The music of the film was composed by Tanishk Bagchi, Abhijit Vaghani and White Noise. All the songs of the film are remakes of popular songs, thus making it a remix album.

- "Poster Lagwado Bazar Mein" from Aflatoon (1997) was recreated for the film as "Poster Lagwa Do".
- "Coca Cola" by Tony Kakkar was remixed for the film. Re-sung by Tony with additional vocals by Neha Kakkar, the recreated version was released as "Coca Cola Tu".
- "Photo" by Karan Sehmbi was recreated in Hindi for the film.
- "Laung Laachi" by Mannat Noor was also recreated in Hindi and was released as "Tu Laung Main Elaachi".
- "Khaab" by Akhil was another Hindi recreation and was released as "Duniyaa".

Track listing
| No. | Title | Lyrics | Music | Singer(s) | Length |
|---|---|---|---|---|---|
| 1. | "Poster Lagwa Do" | White Noise | White Noise | Mika Singh, Sunanda Sharma Rap: Nikhita Gandhi | 2:58 |
| 2. | "Coca Cola Tu" | Tony Kakkar, Mellow D | Tanishk Bagchi | Tony Kakkar, Neha Kakkar Rap: Young Desi | 2:59 |
| 3. | "Photo" | Nirmaan | Tanishk Bagchi | Karan Sehmbi | 2:57 |
| 4. | "Tu Laung Main Elaachi" | Kunaal Vermaa | Tanishk Bagchi | Tulsi Kumar | 2:50 |
| 5. | "Duniyaa" | Kunaal Vermaa | Abhijit Vaghani | Akhil, Dhvani Bhanushali | 3:42 |
| Total length: |  |  |  |  | 15:26 |

==Reception==

===Critical response===
Taran Adarsh, giving it 3.5/5 stars, tweeted a one-line review, "a situational comedy with a message... Relatable premise, clean humour, foot tapping music, loads of entertainment... Superb climax... Kartik Aaryan top notch, Kriti Sanon damn good. Recommended!"
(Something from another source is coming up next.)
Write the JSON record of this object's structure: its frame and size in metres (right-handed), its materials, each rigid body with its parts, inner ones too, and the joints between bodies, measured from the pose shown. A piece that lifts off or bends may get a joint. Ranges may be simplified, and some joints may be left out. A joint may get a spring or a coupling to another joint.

Bollywood Hungama, appreciated the acting and comedy but found the cinematography "average" and the production design "satisfactory". They wrote "Luka Chuppi is a funny take on the modern relationships laced with dollops of situational and funny moments." Appreciating the acting, they continued "Kartik Aaryan once again is in a great form. His boyish looks work instantly but it's his performance that makes it even more endearing. Kriti Sanon has a fantastic screen presence and maintains a strong position." Filmfare wrote, "Kriti Sanon is spontaneous throughout and seems to be finding her feet in comedy, having a gala time of it all in the process. Kartik Aaryan displays wholesome charm and plays his part perfectly. Aparshakti instils the fun with minute shrugs and gestures and keeps it subtle but effective nonetheless."
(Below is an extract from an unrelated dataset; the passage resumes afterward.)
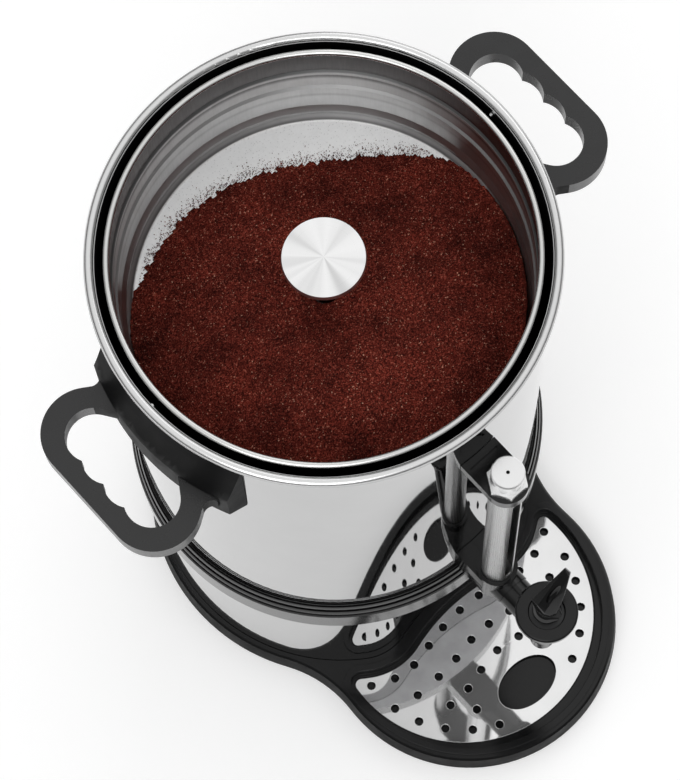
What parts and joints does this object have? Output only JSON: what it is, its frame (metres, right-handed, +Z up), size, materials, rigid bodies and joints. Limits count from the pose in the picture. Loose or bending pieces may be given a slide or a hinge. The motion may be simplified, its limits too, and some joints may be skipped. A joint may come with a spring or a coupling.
{
  "type": "coffee urn",
  "caption": "Percolating coffee urn: steel tank with lift-out brew basket, loop handles, front sight gauge, self-closing lever tap and removable drip tray.",
  "frame": {"origin": "on the standing surface, midway between the front of the drip tray and the back of the base, on the plane of symmetry", "axes": "+Z up; -Y to the front, where the tap and the drip tray are; +X to the right as seen from the front"},
  "size_m": [0.4148, 0.4136, 0.569],
  "materials": {
    "polished_steel": "polished sheet steel with a near-mirror shine",
    "mirror_steel": "mirror-polished plate",
    "black_gloss": "glossy black moulding",
    "black_satin": "satin black moulding",
    "fastener_steel": "bright fasteners",
    "zinc_plate": "zinc-plated sheet",
    "foot_rubber": "soft matt rubber",
    "silicone": "pale silicone",
    "heater_aluminium": "cast heater plate",
    "element_sheath": "heat-darkened sheath",
    "white_plastic": "off-white heat-proof plastic",
    "red_plastic": "translucent red rocker",
    "amber_plastic": "amber lamp lens",
    "brushed_aluminium": "satin turned metal",
    "gauge_glass": "clear tube",
    "coffee": "coarse dark reddish-brown ground coffee"
  },
  "bodies": {
    "housing": {"base": "black_gloss", "feet": "foot_rubber", "base_cover": "zinc_plate", "cover_screws": "fastener_steel", "skirt": "polished_steel", "belt_ring": "black_gloss", "tank": "polished_steel", "tie_rods": "fastener_steel", "tie_nuts": "fastener_steel", "lid_pins": "fastener_steel", "heater_plate": "heater_aluminium", "heating_element": "element_sheath", "thermostat": "white_plastic", "thermal_cutout": "black_satin", "terminal_block": "white_plastic", "cord_gland": "black_satin", "switch_bezel": "black_satin", "lamp_bezels": "black_satin", "lamp_lenses": "amber_plastic", "handle_left": "black_gloss", "handle_right": "black_gloss", "handle_screws": "fastener_steel", "handle_seals": "silicone", "gauge_bracket": "black_gloss", "gauge_block": "black_gloss", "gauge_sleeve": "polished_steel", "gauge_glass": "gauge_glass", "gauge_seals": "silicone", "gauge_cap": "brushed_aluminium", "bracket_screw": "fastener_steel", "outlet_nut": "fastener_steel", "outlet_washer": "silicone", "tap_body": "black_gloss", "tap_bonnet": "black_gloss", "tap_spring": "fastener_steel"},
    "rocker": {"switch_rocker": "red_plastic"},
    "pan": {"drip_pan": "black_gloss"},
    "grate": {"drip_grate": "mirror_steel"},
    "riser": {"riser_tube": "polished_steel"},
    "basket": {"filter_basket": "polished_steel", "ground_coffee": "coffee"},
    "spreader": {"spray_cap": "brushed_aluminium"},
    "swivel": {"wear_ring": "black_satin"},
    "stem": {"tap_stem": "fastener_steel", "seat_cup": "silicone", "lever_pin": "fastener_steel"},
    "lever": {"tap_lever": "black_gloss"}
  },
  "joints": [
    {"name": "power_switch", "type": "hinge", "parent": "housing", "child": "rocker", "pos_m": [0.12972, -0.00196, 0.096], "axis": [0.4067, 0.9135, 0], "range_deg": [0, 14]},
    {"name": "pan_lift", "type": "slide", "parent": "housing", "child": "pan", "axis": [0, 0, 1], "range_m": [0, 0.05]},
    {"name": "grate_lift", "type": "slide", "parent": "pan", "child": "grate", "axis": [0, 0, 1], "range_m": [0, 0.05]},
    {"name": "riser_lift", "type": "slide", "parent": "housing", "child": "riser", "axis": [0, 0, 1], "range_m": [0, 0.37]},
    {"name": "basket_lift", "type": "slide", "parent": "riser", "child": "basket", "axis": [0, 0, 1], "range_m": [0, 0.1]},
    {"name": "spreader_lift", "type": "slide", "parent": "basket", "child": "spreader", "axis": [0, 0, 1], "range_m": [0, 0.05]},
    {"name": "lever_swivel", "type": "hinge", "parent": "housing", "child": "swivel", "pos_m": [0, -0.1648, 0.278], "axis": [0, 0, 1], "range_deg": [-247, 43]},
    {"name": "stem_lift", "type": "slide", "parent": "swivel", "child": "stem", "axis": [0, 0, 1], "range_m": [0, 0.00201], "deforming": ["tap_spring"]},
    {"name": "lever_tilt", "type": "hinge", "parent": "stem", "child": "lever", "pos_m": [0, -0.1648, 0.29], "axis": [-0.2079, 0.9781, 0], "range_deg": [0, 35], "stiffness_Nm_per_rad": 0.04, "springref_deg": -74.48}
  ],
  "couplings": [
    {"joint": "lever_tilt", "follows": "stem_lift", "rad_per_m": 304.29}
  ]
}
Komal Nahta wrote, "Kartik Aryan does a fine job as Guddu. His acting is effortless and he is the best when he is helpless in the second half. Kriti Sanon looks very pretty and plays Rashmi ably." He gave Pankaj Tripathi "full marks" for his portrayal of Babulal." Aashu Mishra from ABP News said, "Luka Chuppi is an easy breezy and crazy drama with an underlying layer of dark satire and social statement on moral policing and communal biases in small towns. The crackling chemistry between Kartik Aryan and Kriti Sanon is bang on and looks refreshing."

===Box office===
Collecting ₹8.01 crore, Luka Chuppi became the fourth highest opening-day grosser of 2019 in Bollywood. Having collected ₹10.08 crore and ₹14.04 crore on its second and third days respectively, the film's opening weekend total became ₹32.13 crore, making it one of 2019's highest opening weekend collection of a Bollywood film.
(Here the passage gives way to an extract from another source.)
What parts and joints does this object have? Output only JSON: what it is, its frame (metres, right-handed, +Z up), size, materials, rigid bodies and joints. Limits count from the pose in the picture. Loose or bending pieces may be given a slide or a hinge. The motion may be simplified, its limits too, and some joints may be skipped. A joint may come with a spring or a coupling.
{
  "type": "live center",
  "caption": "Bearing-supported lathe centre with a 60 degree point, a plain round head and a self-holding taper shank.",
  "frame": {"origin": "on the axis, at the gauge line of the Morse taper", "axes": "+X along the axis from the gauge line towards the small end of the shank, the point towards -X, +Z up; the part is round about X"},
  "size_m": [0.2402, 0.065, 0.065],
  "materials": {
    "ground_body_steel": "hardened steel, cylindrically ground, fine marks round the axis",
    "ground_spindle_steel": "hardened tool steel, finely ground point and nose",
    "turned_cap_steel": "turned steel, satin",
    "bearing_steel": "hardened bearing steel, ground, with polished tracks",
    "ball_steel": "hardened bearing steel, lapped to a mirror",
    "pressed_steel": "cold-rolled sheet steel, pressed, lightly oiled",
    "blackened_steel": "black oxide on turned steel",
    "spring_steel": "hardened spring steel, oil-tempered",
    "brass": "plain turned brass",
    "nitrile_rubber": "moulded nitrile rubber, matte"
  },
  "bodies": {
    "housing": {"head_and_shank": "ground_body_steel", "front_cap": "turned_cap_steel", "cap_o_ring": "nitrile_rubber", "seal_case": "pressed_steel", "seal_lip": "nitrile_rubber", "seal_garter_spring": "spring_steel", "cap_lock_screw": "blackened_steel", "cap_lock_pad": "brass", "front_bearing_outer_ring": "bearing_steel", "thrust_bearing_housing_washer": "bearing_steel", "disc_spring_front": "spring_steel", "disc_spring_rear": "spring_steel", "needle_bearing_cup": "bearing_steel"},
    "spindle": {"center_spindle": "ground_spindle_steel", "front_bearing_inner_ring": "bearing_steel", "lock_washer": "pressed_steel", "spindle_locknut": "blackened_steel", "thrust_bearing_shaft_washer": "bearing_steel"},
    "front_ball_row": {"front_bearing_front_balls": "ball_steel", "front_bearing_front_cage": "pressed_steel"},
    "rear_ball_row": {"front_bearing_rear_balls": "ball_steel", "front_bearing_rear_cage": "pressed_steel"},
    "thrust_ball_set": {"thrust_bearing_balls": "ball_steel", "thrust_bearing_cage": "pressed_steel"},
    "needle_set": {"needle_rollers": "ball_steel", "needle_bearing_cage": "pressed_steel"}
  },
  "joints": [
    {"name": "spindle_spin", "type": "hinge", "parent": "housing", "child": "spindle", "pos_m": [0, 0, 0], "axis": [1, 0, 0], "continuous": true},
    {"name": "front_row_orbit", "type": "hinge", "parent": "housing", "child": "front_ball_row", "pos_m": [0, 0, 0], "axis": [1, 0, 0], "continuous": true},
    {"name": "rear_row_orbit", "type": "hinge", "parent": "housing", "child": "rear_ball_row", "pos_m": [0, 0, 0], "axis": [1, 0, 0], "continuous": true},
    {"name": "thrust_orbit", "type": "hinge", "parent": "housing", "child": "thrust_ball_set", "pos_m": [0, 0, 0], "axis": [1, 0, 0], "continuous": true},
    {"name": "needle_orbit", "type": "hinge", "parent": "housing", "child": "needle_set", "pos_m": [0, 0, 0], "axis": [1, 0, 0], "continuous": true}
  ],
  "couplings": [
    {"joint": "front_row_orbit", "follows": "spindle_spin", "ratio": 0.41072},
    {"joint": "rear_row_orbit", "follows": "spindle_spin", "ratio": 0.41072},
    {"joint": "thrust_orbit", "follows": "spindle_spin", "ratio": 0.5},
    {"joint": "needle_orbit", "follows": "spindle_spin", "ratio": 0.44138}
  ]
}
As of 19 June 2019, the worldwide gross of the film is ₹128.86 crore, with domestic gross of ₹111.87 crore and overseas gross of ₹16.99 crore. Thus, the film was a huge financial success.

== Sequel ==
A sequel named Luka Chuppi 2 is set to be produced by Dinesh Vijan under Maddock Films, it may tell the story of a couple going through divorce with the families being unaware. The film was planned to go into production in 2020, but the production was delayed due to the COVID-19 pandemic.